AIM OF THE TASK:
Set down the material exactly as given, please, from its first line through the line that includes "stop_in = 210; // [190:10:260]".

DATA EXCERPT:
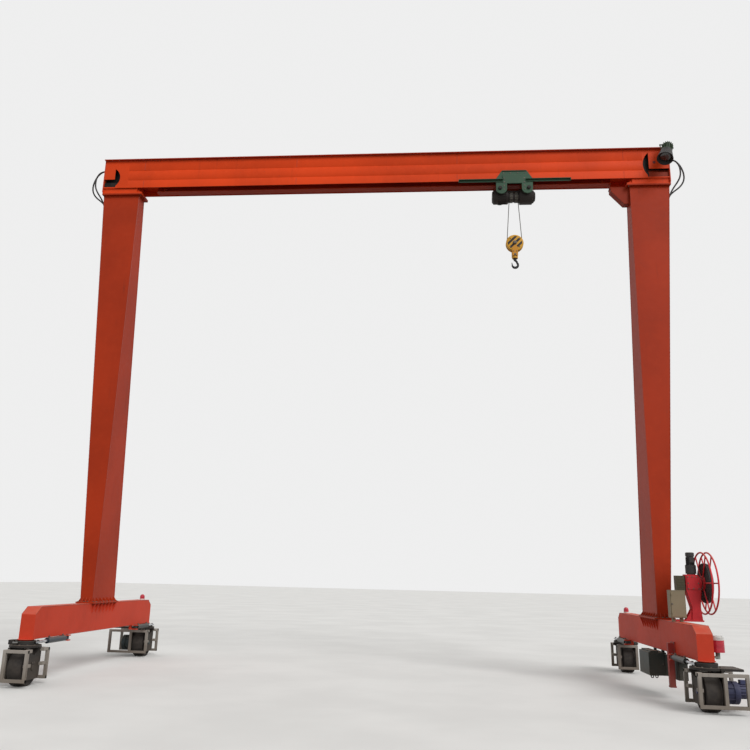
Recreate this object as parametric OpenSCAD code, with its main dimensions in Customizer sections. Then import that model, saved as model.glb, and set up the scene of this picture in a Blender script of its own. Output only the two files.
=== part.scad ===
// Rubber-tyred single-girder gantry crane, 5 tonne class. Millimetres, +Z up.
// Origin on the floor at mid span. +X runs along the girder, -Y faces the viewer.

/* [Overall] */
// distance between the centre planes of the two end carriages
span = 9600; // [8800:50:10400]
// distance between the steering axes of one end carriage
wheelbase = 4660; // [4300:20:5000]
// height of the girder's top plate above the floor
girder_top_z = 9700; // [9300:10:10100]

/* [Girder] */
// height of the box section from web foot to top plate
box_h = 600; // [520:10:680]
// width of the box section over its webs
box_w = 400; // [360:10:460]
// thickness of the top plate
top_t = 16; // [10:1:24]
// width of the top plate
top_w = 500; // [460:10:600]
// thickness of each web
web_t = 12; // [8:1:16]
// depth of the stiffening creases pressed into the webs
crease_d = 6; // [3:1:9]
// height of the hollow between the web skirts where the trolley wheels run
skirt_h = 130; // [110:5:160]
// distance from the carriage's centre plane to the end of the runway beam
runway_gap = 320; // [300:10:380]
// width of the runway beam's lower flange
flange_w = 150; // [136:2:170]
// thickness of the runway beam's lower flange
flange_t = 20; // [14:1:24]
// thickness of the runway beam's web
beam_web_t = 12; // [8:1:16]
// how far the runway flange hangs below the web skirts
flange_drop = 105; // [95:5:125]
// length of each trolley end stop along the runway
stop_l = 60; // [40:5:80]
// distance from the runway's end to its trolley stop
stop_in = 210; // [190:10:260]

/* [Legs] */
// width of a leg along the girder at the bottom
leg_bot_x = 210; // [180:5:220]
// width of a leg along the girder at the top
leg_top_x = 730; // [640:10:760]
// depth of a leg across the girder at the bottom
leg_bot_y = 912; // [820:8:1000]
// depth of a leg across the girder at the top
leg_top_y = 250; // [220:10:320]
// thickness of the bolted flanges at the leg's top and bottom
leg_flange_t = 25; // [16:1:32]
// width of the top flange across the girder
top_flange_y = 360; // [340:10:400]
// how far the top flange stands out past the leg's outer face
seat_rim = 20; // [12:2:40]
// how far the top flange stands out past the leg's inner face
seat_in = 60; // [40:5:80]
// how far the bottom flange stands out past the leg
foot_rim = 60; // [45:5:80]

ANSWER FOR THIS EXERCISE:
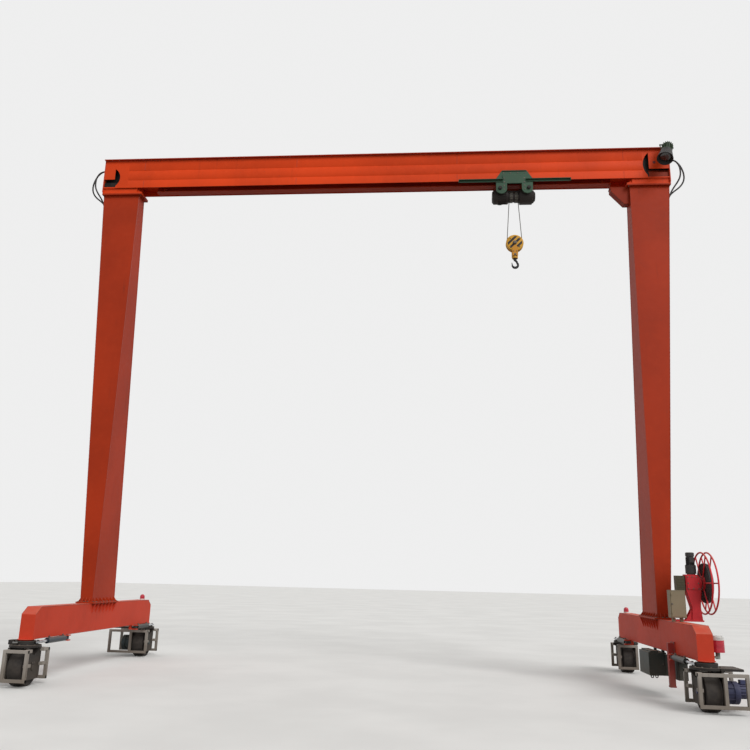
Recreate this object as parametric OpenSCAD code, with its main dimensions in Customizer sections. Then import that model, saved as model.glb, and set up the scene of this picture in a Blender script of its own. Output only the two files.
=== part.scad ===
// Rubber-tyred single-girder gantry crane, 5 tonne class. Millimetres, +Z up.
// Origin on the floor at mid span. +X runs along the girder, -Y faces the viewer.

/* [Overall] */
// distance between the centre planes of the two end carriages
span = 9600; // [8800:50:10400]
// distance between the steering axes of one end carriage
wheelbase = 4660; // [4300:20:5000]
// height of the girder's top plate above the floor
girder_top_z = 9700; // [9300:10:10100]

/* [Girder] */
// height of the box section from web foot to top plate
box_h = 600; // [520:10:680]
// width of the box section over its webs
box_w = 400; // [360:10:460]
// thickness of the top plate
top_t = 16; // [10:1:24]
// width of the top plate
top_w = 500; // [460:10:600]
// thickness of each web
web_t = 12; // [8:1:16]
// depth of the stiffening creases pressed into the webs
crease_d = 6; // [3:1:9]
// height of the hollow between the web skirts where the trolley wheels run
skirt_h = 130; // [110:5:160]
// distance from the carriage's centre plane to the end of the runway beam
runway_gap = 320; // [300:10:380]
// width of the runway beam's lower flange
flange_w = 150; // [136:2:170]
// thickness of the runway beam's lower flange
flange_t = 20; // [14:1:24]
// thickness of the runway beam's web
beam_web_t = 12; // [8:1:16]
// how far the runway flange hangs below the web skirts
flange_drop = 105; // [95:5:125]
// length of each trolley end stop along the runway
stop_l = 60; // [40:5:80]
// distance from the runway's end to its trolley stop
stop_in = 210; // [190:10:260]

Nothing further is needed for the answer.